| Available data |
☆ ☆ ☆ ☆ ☆ ☆ ☆
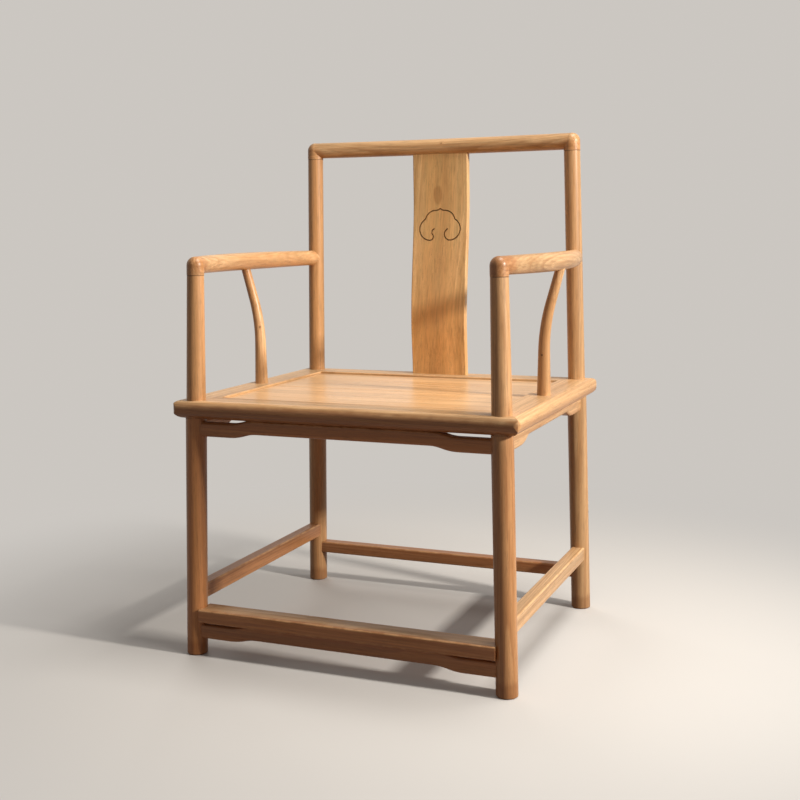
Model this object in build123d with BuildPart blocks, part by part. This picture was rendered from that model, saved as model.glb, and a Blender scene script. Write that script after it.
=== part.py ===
from build123d import *
import math
import os

# An official hat chair: a square-backed armchair of round members, with a mitred seat frame.
# Frame: millimetres, +Z up, the sitter faces -Y, +X is to the right seen from the front,
# origin on the floor under the middle of the chair.

# ------------------------------------------------------------------ driving dimensions
# Seat frame
seat_height = 450.0
seat_width = 618.0
seat_depth = 518.0
rail_width = 62.0
rail_thickness = 31.0
rail_top_radius = 12.0
rail_bottom_radius = 18.0
rail_arris = 0.8
frame_corner_radius = 10.0

# Floating seat boards
board_thickness = 14.0
board_recess = 4.0
board_side_gap = 0.6
board_joint_gap = 2.0
board_arris = 0.8
tongue_thickness = 7.0
tongue_length = 7.5

# Battens under the boards
batten_spacing = 250.0
batten_width = 30.0
batten_depth = 11.0
dovetail_height = 5.5
dovetail_flare = 3.0
batten_tenon_width = 20.0
batten_tenon_thickness = 8.0
batten_tenon_length = 15.0

# Tenons across the mitres of the seat frame
corner_tenon_thickness = 9.0
corner_tenon_wall = 3.0
corner_tenon_cheek = 2.5
corner_tenon_cover = 12.0

# Legs and posts
post_side_inset = 35.0
post_end_inset = 24.5
side_splay = 1.4
fore_splay = 0.95
leg_diameter = 36.0
foot_chamfer = 2.0
front_post_base_diameter = 33.0
front_post_top_diameter = 29.0
back_post_base_diameter = 32.0
back_post_top_diameter = 30.0

# Top rail
top_rail_height = 892.0
top_rail_bow = 15.0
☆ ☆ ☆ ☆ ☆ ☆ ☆
| Requirement |
Restate the listing above word for word.

| Written solution |
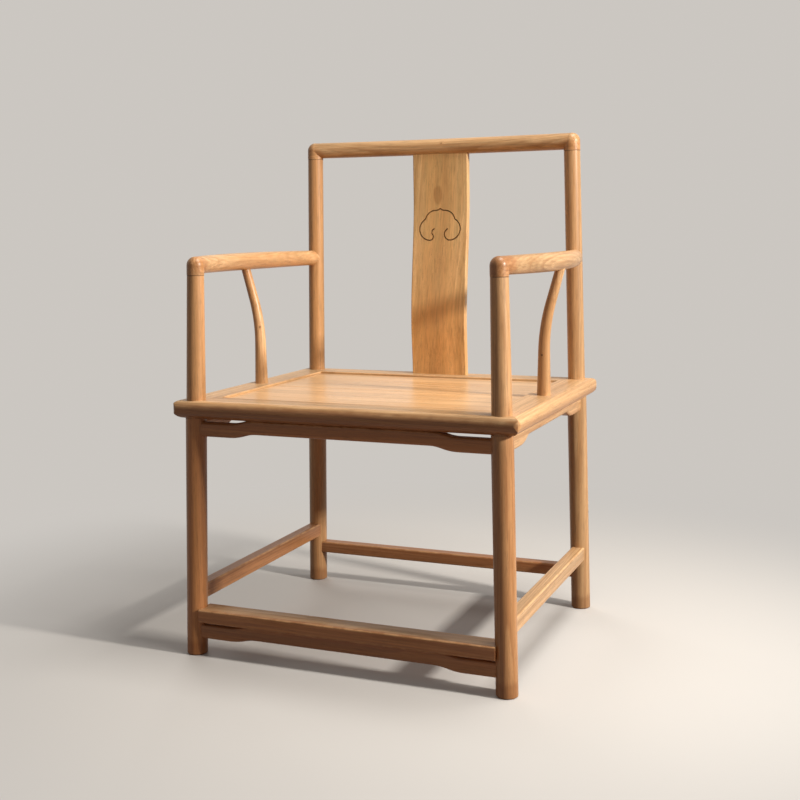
Model this object in build123d with BuildPart blocks, part by part. This picture was rendered from that model, saved as model.glb, and a Blender scene script. Write that script after it.
=== part.py ===
from build123d import *
import math
import os

# An official hat chair: a square-backed armchair of round members, with a mitred seat frame.
# Frame: millimetres, +Z up, the sitter faces -Y, +X is to the right seen from the front,
# origin on the floor under the middle of the chair.

# ------------------------------------------------------------------ driving dimensions
# Seat frame
seat_height = 450.0
seat_width = 618.0
seat_depth = 518.0
rail_width = 62.0
rail_thickness = 31.0
rail_top_radius = 12.0
rail_bottom_radius = 18.0
rail_arris = 0.8
frame_corner_radius = 10.0

# Floating seat boards
board_thickness = 14.0
board_recess = 4.0
board_side_gap = 0.6
board_joint_gap = 2.0
board_arris = 0.8
tongue_thickness = 7.0
tongue_length = 7.5

# Battens under the boards
batten_spacing = 250.0
batten_width = 30.0
batten_depth = 11.0
dovetail_height = 5.5
dovetail_flare = 3.0
batten_tenon_width = 20.0
batten_tenon_thickness = 8.0
batten_tenon_length = 15.0

# Tenons across the mitres of the seat frame
corner_tenon_thickness = 9.0
corner_tenon_wall = 3.0
corner_tenon_cheek = 2.5
corner_tenon_cover = 12.0

# Legs and posts
post_side_inset = 35.0
post_end_inset = 24.5
side_splay = 1.4
fore_splay = 0.95
leg_diameter = 36.0
foot_chamfer = 2.0
front_post_base_diameter = 33.0
front_post_top_diameter = 29.0
back_post_base_diameter = 32.0
back_post_top_diameter = 30.0

# Top rail
top_rail_height = 892.0
top_rail_bow = 15.0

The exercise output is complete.